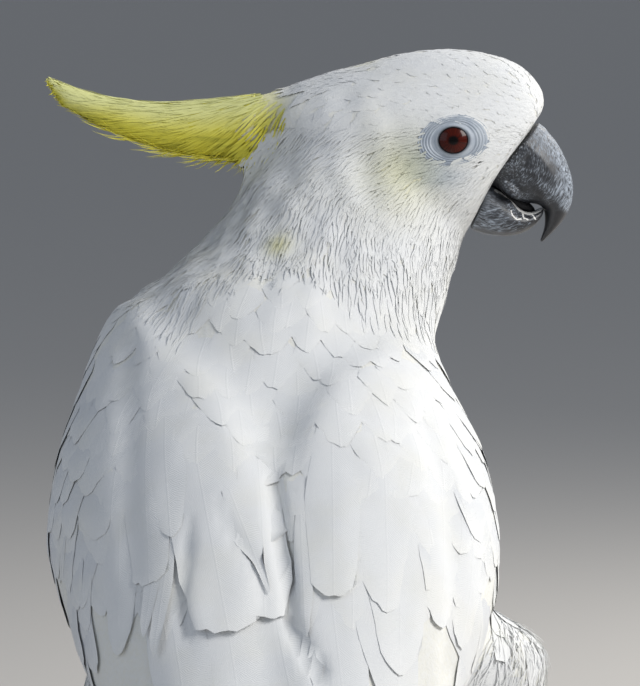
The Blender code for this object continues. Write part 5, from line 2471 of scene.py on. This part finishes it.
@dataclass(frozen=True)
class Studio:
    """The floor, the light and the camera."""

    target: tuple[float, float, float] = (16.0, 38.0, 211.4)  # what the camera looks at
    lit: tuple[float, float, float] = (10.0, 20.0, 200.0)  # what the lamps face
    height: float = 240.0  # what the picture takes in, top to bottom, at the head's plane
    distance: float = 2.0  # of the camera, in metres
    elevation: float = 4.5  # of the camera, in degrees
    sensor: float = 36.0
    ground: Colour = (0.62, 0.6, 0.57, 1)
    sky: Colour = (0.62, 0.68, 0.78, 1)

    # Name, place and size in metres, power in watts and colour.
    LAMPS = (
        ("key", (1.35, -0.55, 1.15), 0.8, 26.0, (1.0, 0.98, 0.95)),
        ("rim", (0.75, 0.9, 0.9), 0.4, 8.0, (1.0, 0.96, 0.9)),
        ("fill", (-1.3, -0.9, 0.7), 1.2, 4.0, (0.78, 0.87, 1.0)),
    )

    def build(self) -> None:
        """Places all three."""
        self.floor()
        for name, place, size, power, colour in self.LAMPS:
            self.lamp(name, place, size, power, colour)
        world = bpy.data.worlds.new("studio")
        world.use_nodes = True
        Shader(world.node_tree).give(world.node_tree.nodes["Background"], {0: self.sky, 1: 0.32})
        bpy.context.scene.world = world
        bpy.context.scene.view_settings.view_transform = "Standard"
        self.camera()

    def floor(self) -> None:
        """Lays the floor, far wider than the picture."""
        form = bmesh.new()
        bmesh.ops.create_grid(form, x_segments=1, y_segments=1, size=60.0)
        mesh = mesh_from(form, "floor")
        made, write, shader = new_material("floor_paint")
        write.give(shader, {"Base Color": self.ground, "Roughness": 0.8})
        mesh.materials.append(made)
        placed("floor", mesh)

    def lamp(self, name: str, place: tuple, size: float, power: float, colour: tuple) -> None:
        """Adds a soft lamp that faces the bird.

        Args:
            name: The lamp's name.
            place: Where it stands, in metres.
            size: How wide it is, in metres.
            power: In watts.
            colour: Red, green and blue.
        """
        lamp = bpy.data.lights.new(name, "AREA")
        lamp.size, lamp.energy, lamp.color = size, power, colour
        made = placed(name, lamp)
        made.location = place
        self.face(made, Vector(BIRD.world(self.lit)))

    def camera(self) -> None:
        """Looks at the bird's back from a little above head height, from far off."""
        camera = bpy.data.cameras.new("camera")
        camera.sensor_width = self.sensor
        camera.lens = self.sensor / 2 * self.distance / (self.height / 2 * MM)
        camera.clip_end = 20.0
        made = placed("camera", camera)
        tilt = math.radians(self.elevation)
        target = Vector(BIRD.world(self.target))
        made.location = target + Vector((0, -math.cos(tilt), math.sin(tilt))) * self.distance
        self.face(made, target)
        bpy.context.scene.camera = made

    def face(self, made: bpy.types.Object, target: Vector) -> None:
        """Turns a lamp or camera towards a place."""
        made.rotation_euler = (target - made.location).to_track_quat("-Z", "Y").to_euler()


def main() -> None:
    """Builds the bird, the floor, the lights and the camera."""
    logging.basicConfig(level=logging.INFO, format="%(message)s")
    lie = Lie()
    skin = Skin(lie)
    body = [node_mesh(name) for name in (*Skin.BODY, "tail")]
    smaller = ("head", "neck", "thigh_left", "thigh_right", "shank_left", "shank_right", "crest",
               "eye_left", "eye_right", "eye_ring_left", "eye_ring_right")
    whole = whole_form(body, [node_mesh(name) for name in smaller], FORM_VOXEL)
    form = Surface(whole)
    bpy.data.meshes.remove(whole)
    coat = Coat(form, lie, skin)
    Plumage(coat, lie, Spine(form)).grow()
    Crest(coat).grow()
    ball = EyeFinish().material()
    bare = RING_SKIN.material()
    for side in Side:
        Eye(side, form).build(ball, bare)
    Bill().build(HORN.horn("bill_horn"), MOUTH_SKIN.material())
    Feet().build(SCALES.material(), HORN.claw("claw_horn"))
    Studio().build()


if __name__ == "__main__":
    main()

════════════════════

• _What is needed_:
Copy, please, exactly the lines that start at the first line of the data and end at the line containing "self.camera()", both kept and no others.

• _Response for this exercise_:
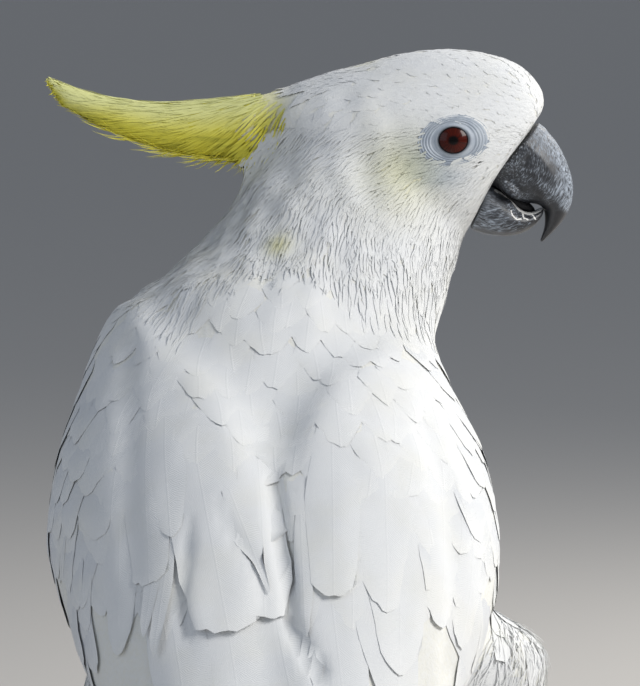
The Blender code for this object continues. Write part 5, from line 2471 of scene.py on. This part finishes it.
@dataclass(frozen=True)
class Studio:
    """The floor, the light and the camera."""

    target: tuple[float, float, float] = (16.0, 38.0, 211.4)  # what the camera looks at
    lit: tuple[float, float, float] = (10.0, 20.0, 200.0)  # what the lamps face
    height: float = 240.0  # what the picture takes in, top to bottom, at the head's plane
    distance: float = 2.0  # of the camera, in metres
    elevation: float = 4.5  # of the camera, in degrees
    sensor: float = 36.0
    ground: Colour = (0.62, 0.6, 0.57, 1)
    sky: Colour = (0.62, 0.68, 0.78, 1)

    # Name, place and size in metres, power in watts and colour.
    LAMPS = (
        ("key", (1.35, -0.55, 1.15), 0.8, 26.0, (1.0, 0.98, 0.95)),
        ("rim", (0.75, 0.9, 0.9), 0.4, 8.0, (1.0, 0.96, 0.9)),
        ("fill", (-1.3, -0.9, 0.7), 1.2, 4.0, (0.78, 0.87, 1.0)),
    )

    def build(self) -> None:
        """Places all three."""
        self.floor()
        for name, place, size, power, colour in self.LAMPS:
            self.lamp(name, place, size, power, colour)
        world = bpy.data.worlds.new("studio")
        world.use_nodes = True
        Shader(world.node_tree).give(world.node_tree.nodes["Background"], {0: self.sky, 1: 0.32})
        bpy.context.scene.world = world
        bpy.context.scene.view_settings.view_transform = "Standard"
        self.camera()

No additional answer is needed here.